I'm wanting to try some tubes but not sure which ones. I've read the info on the Dankung tubes here and the 1745 or 1842 sounded good for me. The 1842 being an easier draw but slightly slower with the 7/16" size ammo sounded good but I wasn't sure how they compared to simple shot or Tex's tubing (both Hygenic I think) in Sm., Med., and Lg.?

Since they are different diameters and larger than both Dankung's mentioned is there a comparison to use? I tried the search and was unable to find what I was looking for. Basically, which size of Hygenic compares to what Dankung for draw weight and speed/power? Thanks!


----------



## e~shot (Jun 3, 2010)

Hope this will help


----------



## LostMarbles (May 31, 2013)

e~shot said:


> Hope this will help


Already checked out and saved those charts but thank you.

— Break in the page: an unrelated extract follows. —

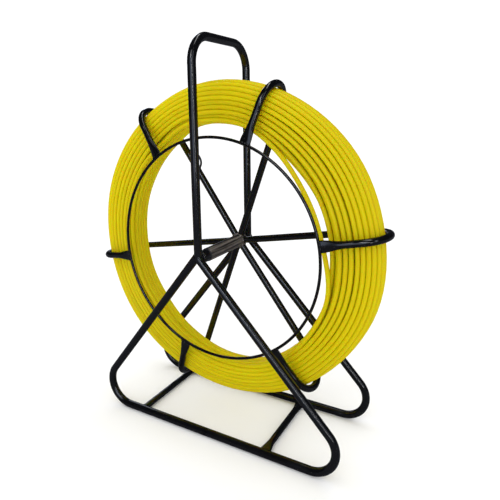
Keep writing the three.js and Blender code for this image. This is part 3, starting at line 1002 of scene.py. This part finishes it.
# ---------------------------------------------------------------- studio
def make_floor():
    """White paper under the object, so wide that its edge is never seen."""
    far = 60.0
    corners = [(-far, -far, 0), (far, -far, 0), (far, far, 0), (-far, far, 0)]
    mesh = bpy.data.meshes.new("floor")
    mesh.from_pydata(corners, [], [(0, 1, 2, 3)])
    floor = bpy.data.objects.new("floor", mesh)
    bpy.context.collection.objects.link(floor)
    material = bpy.data.materials.new("floor_paper")
    material.use_nodes = True
    tree = material.node_tree
    tree.nodes.clear()
    paper = studio_white(tree, "ShaderNodeBsdfDiffuse", (0.97, 0.97, 0.97, 1), (0.12, 0.125, 0.15, 1))
    out = tree.nodes.new("ShaderNodeOutputMaterial")
    tree.links.new(paper.outputs[0], out.inputs["Surface"])
    mesh.materials.append(material)


def make_light(name, place, aim, size, brightness, colour, turn=0.0, mirrored_only=False):
    """A softbox. Its brightness is what a mirror would show of it. turn rolls it, in degrees."""
    data = bpy.data.lights.new(name, "AREA")
    data.shape = "RECTANGLE"
    data.size, data.size_y = size
    data.energy = brightness * math.pi * size[0] * size[1]
    data.color = colour
    lamp = bpy.data.objects.new(name, data)
    facing = (Vector(aim) - Vector(place)).to_track_quat("-Z", "Y").to_matrix().to_4x4()
    lamp.matrix_world = Matrix.Translation(place) @ facing @ Matrix.Rotation(math.radians(turn), 4, "Z")
    lamp.visible_camera = False
    lamp.visible_diffuse = not mirrored_only
    bpy.context.collection.objects.link(lamp)


def studio_white(tree, kind, white, mirrored):
    """A shader that is white, but dark where something glossy mirrors it, as if black flags stood round."""
    path, mix = tree.nodes.new("ShaderNodeLightPath"), tree.nodes.new("ShaderNodeMix")
    mix.data_type = "RGBA"
    mix.inputs[6].default_value = white
    mix.inputs[7].default_value = mirrored
    tree.links.new(path.outputs["Is Glossy Ray"], mix.inputs[0])
    shader = tree.nodes.new(kind)
    tree.links.new(mix.outputs[2], shader.inputs["Color"])
    return shader


def make_world(light, mirrored, seen):
    """Even light from all round. The camera sees the same white behind the object as the floor has."""
    world = bpy.data.worlds.new("studio")
    bpy.context.scene.world = world
    world.use_nodes = True
    tree = world.node_tree
    tree.nodes.clear()
    path = tree.nodes.new("ShaderNodeLightPath")
    around = studio_white(tree, "ShaderNodeBackground", (light, light, light, 1), (*mirrored, 1))
    behind = tree.nodes.new("ShaderNodeBackground")
    behind.inputs["Color"].default_value = (seen, seen, seen, 1)
    mix, out = tree.nodes.new("ShaderNodeMixShader"), tree.nodes.new("ShaderNodeOutputWorld")
    tree.links.new(path.outputs["Is Camera Ray"], mix.inputs[0])
    tree.links.new(around.outputs[0], mix.inputs[1])
    tree.links.new(behind.outputs[0], mix.inputs[2])
    tree.links.new(mix.outputs[0], out.inputs["Surface"])


def make_lights():
    """Softboxes. All but the key light only show as reflections."""
    target = Vector((0, 0, 0.25))
    towards = (CAMERA_PLACE - target).normalized()
    leftwards = Vector((-math.cos(CAMERA_YAW), -math.sin(CAMERA_YAW), 0))
    upwards = Vector((0, 0, 1))
    near_camera = towards * 1.5 + leftwards * 0.5 + upwards * 0.25
    before_reel = target + towards * 1.3 + upwards * 0.12
    white, cool, blue, deep_blue = (1, 1, 1), (0.95, 0.97, 1), (0.8, 0.87, 1), (0.66, 0.77, 1)
    make_light("key", (0.4, -1.9, 1.9), target, (1.2, 0.8), 2.2, cool)
    make_light("front", near_camera, target, (1.1, 1.1), 1.8, deep_blue, 0, True)
    make_light("diagonal", before_reel, target, (1.7, 0.05), 20, white, -47, True)
    make_light("side", (1.9, -0.9, 1.1), target, (0.25, 1.4), 4, blue, 0, True)
    make_light("rim", (-1.6, 1.5, 1.2), target, (0.3, 1.4), 4, blue, 0, True)
    make_light("top", (0.1, 0.1, 1.9), target, (1.6, 0.2), 6, white, 0, True)


# ---------------------------------------------------------------- scene
make_camera()
bpy.context.scene.view_settings.view_transform = "Standard"
make_world(light=1.17, mirrored=(0.03, 0.032, 0.04), seen=1.1)
make_floor()
make_lights()

rod, rod_line = make_rod(rod_coat())
brass = turned_metal("brass", (0.62, 0.42, 0.16), 0.28)
ferrules = [
    make_ferrule("inner_ferrule", INNER_FERRULE_ANGLE, INNER_FERRULE_PLACE, -1, brass, "inner_rod_ferrule"),
    make_ferrule(
        "leading_ferrule", LEADING_FERRULE_ANGLE, LEADING_FERRULE_PLACE, 1, brass, "leading_rod_ferrule"
    ),
]

frame_coat = black_coat("frame_coat", (0.0022, 0.0023, 0.003), 0.14)
cage_coat = black_coat("cage_coat", (0.0016, 0.0016, 0.002), 0.13)
make_frame("front_frame", -1, frame_coat)
make_frame("rear_frame", 1, frame_coat)
make_handle_seam(frame_coat)
make_crossbar("left_crossbar", LEFT_CROSSBAR_X, False, frame_coat)
make_crossbar("right_crossbar", RIGHT_CROSSBAR_X, True, frame_coat)
for index, angle in enumerate(HOOK_ANGLES):
    make_hook(index, angle, cage_coat)
make_ring(cage_coat)
make_guide(cage_coat)
make_hub(hub_metal())
plastic = nylon()
make_bush("front_bush", HUB_FRONT, plastic)
make_bush("rear_bush", HUB_REAR, plastic)
make_collar("front_collar", -1, frame_coat)
make_collar("rear_collar", 1, frame_coat)
make_axle(turned_metal("ground_steel", (0.55, 0.55, 0.56), 0.25))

My question came up from my notes from some youtube videos where they said the Small Hygenic tubing by SimpleShot or Tex was their favorite over the Dankung 1842 for ease of draw and speed/power. I didn't write down which video unfortunately and after comparing the sizes of the tubes I saw the Hygenic Small was somewhat larger (I.D. 3.17mm x O.D. 4.76mm) than the Dankung 1842. They also didn't compare size wise to the Threaband tubes on those charts so I was wondering where they stood compared to the Dankung sizes if anyone had compared them. Just being a data nerd really. I'm sure either would be fine from what i could find.


----------



## Henry the Hermit (Jun 2, 2010)

Dankung tubes (2040, 1842, 1745) will be considerable faster than Theraband Yellow, Red, or Green unless you are shooting some very heavy ammo. With anything from .50 caliber lead down, Dankung is faster.


----------



## LostMarbles (May 31, 2013)

Got the SS small tube and Dankung 1842 in. They are different sizes as reported but do compare in pull weight and speed from my limited play so far.

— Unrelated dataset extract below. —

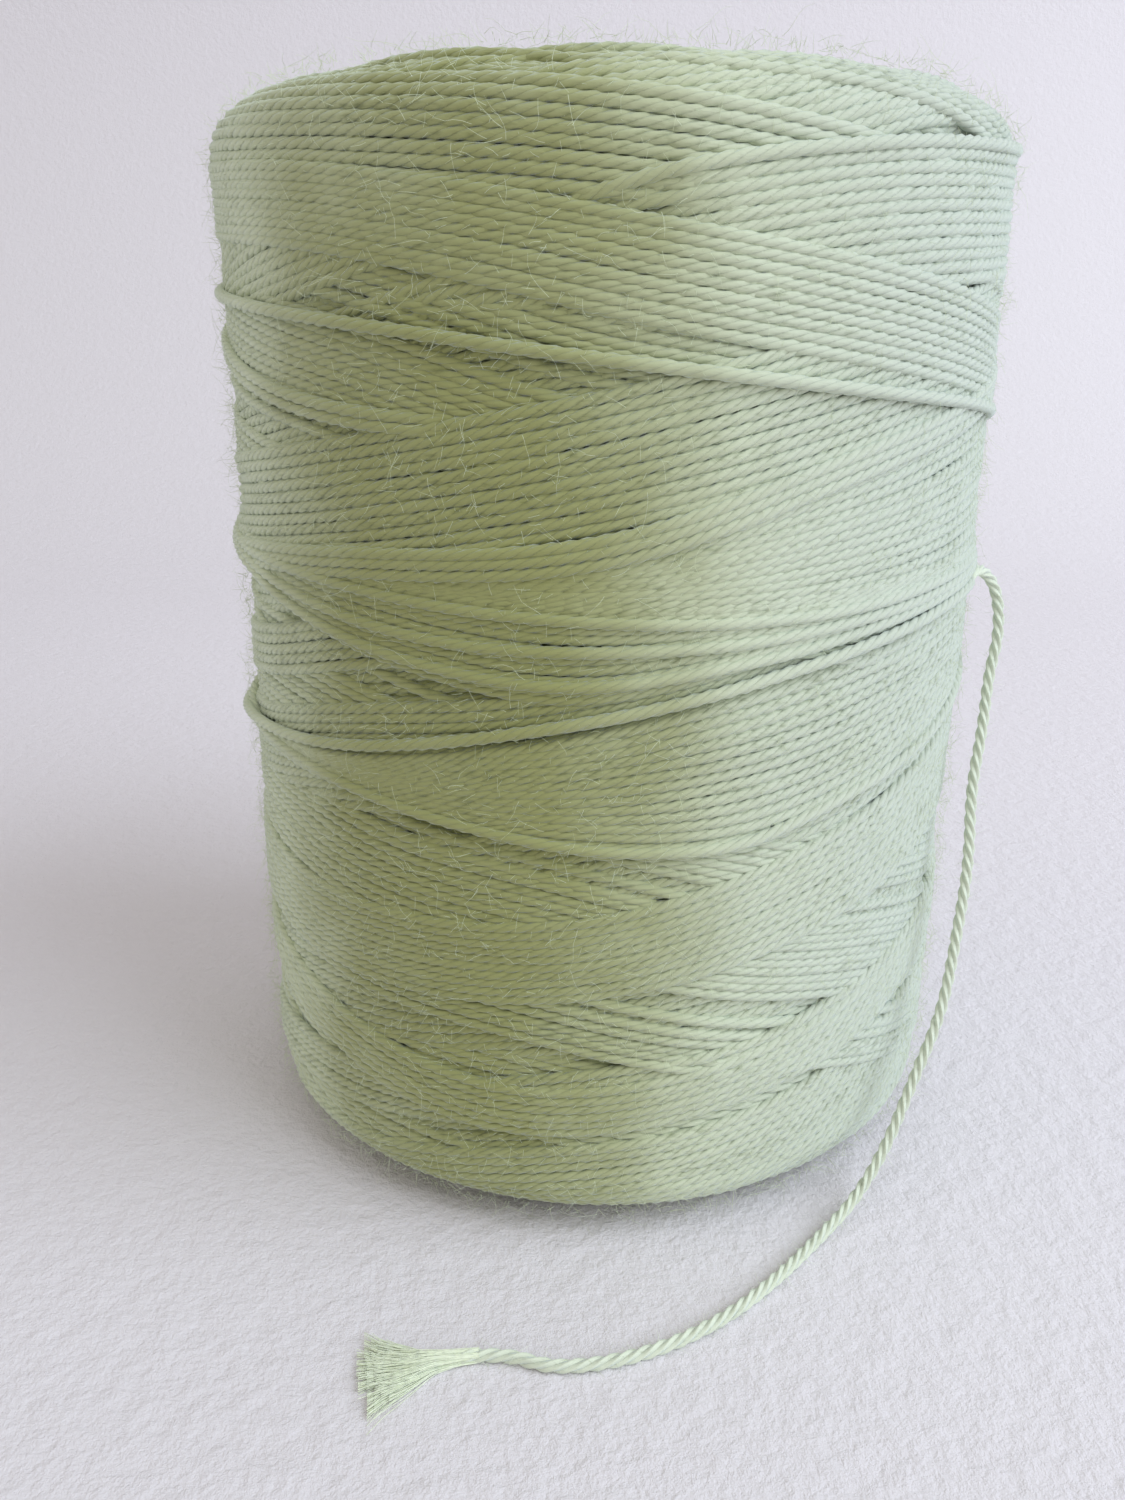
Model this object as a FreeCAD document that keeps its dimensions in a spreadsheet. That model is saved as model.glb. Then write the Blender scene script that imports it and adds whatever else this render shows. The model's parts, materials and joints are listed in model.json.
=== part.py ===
"""Cross-wound package of four-ply cotton cord on a spiral-wound paper tube, with a free tail that frays.

Millimetres, +Z up along the tube's axis, origin on the axis at the tube's lower end, which stands on the table.
"""
import FreeCAD, Part
import Sketcher
import math
import os
from FreeCAD import Vector

doc = FreeCAD.newDocument("cord_package")

# ---------------------------------------------------------------- driving sizes
sheet = doc.addObject("Spreadsheet::Sheet", "Sizes")
SIZES = [
    ("tube_length", 115.0),        # paper tube, end to end
    ("bore_radius", 17.5),         # inside of the liner, slides on a winder's spindle
    ("liner_wall", 0.5),           # smooth inner strip of the spiral-wound tube
    ("inner_ply_wall", 0.8),       # first body strip
    ("outer_ply_wall", 0.8),       # second body strip
    ("cover_wall", 0.4),           # outer strip that the cord grips
    ("tube_reveal", 1.5),          # tube left bare beyond the winding, each end
    ("winding_radius", 42.0),      # outside of the winding
    ("first_layers_depth", 4.0),   # layers laid slowly to grip the tube
    ("outer_layers_depth", 8.0),   # last crossed layers, the ones that show
    ("shoulder_radius", 5.2),      # rounded outer edge of the winding, where each pass turns back
    ("cord_diameter", 1.3),        # relaxed cord
    ("ply_diameter", 0.52),        # one of its four plies
    ("ply_gap", 0.01),             # between neighbouring plies where they part
    ("bend_share", 0.45),          # part of the shorter run that each bend of a cord takes up
    ("exit_bearing", -22.9),       # where the tail leaves the winding, degrees round from +X
    ("exit_height", 66.6),         # height of that point above the table
]
for row, (alias, value) in enumerate(SIZES, start=1):
    sheet.set("A%d" % row, alias)
    sheet.set("B%d" % row, str(value))
    sheet.setAlias("B%d" % row, alias)
doc.recompute()


def size(alias):
    """A driving size, read from the sheet."""
    return float(getattr(sheet, alias))


# ---------------------------------------------------------------- rings round the axis
def axis_plane(body, role):
    """One of a body's own origin planes or axes."""
    return [item for item in body.Origin.OriginFeatures if item.Role == role][0]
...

I've made 2 sets of HFP's loop style with both tubes but both were slow with only a 32" draw. Band slip occurs easier on the Dankung it seemed, even prestretched a lot. Pulled back more butterfly style to 38" draw which helped the speed but they were still slower than the flatbands I like the most at present (1.25" x .75" .030 latex from SS) with 3/8" steel and 32" draw length. The draw is lighter on the flat bands and they're faster than the full loop tubes of 1842 I tried at 10.5" too! Busted the loops trying to get to full draw on about the 20th shot! Popped me good on the hand as they both broke across the Scouts fork and showed several separation tears along the tubes. Oops. So I'm not liking tubes so much at this point! LOL.

I'll try some longer loops next so I can get to full draw, but for the draw weight to speed/power I think I'll like the flat bands more even at 1/4 the life span! More speed for less draw weight unless I'm totally missing something which is quiet possible? I'll also try HFP tapered 1842 method again with a shorter total cut length to give more power/speed for a shorter draw length of 32" compared to his 40".


----------